When she spoke with RealWV, Zurbuch had the seven foot tall Old Man Winter lying on her kitchen table — his paper mache mask drying before a nearby heater. 

“Some of the past Old Man Winters have been elaborate, but some are rustic and some are works of art,” Zurbuch said. 

“I have tried to make a Nordic theme and keep it somewhat traditional. He will look a little scary when I get done with him,” she added. “I’m hoping he will look piercing–with piercing blue eyes–and just a little scary. I think that’s the idea.” 

“You use what you have and I see why,” she continued. “The old pioneers and the Swiss that came here, they had to use what they had to make new. We all do that, we reuse everything — even bread twist ties.”
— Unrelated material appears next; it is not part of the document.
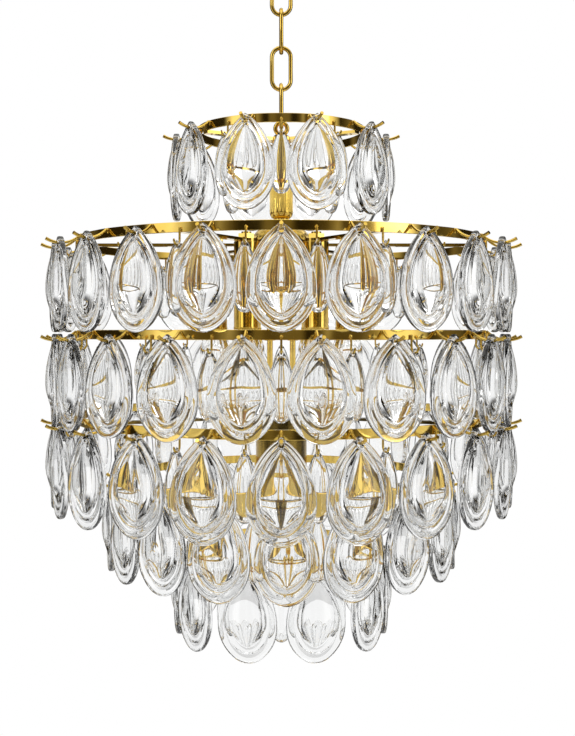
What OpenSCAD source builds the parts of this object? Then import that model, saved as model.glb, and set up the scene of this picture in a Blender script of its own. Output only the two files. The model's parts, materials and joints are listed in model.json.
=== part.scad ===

According to Zurbuch, Old Man Winter was once thrown on the bonfire at midnight, but now he burns at 7 p.m. This is when the square dance begins. 

The square dance this year will be held from 7 p.m. until 10 p.m., Lehmann noted. Tessa Dillon and the State Bird Fiddler Players will be leading the dance. 

While those in Helvetia are anticipating a large number of visitors this year for the celebration, the locals will no doubt take the time to remember how this event came into existence. 

“I think it’s just that we pull together and celebrate this occasion, and everybody has a great time,” Heidi Arnett said. “It’s a great opportunity to highlight our heritage, which is very important to us. We have wonderful people who attend. Most people are very kind and understand that we are so tiny — they are very happy with what we can offer, which is sometimes not everything.”

Lehmann added that this is also a celebration of the people of the Mountain State. 

“The parade is a celebration of West Virginians, who are blessed with many talents — that are often hidden from the world.”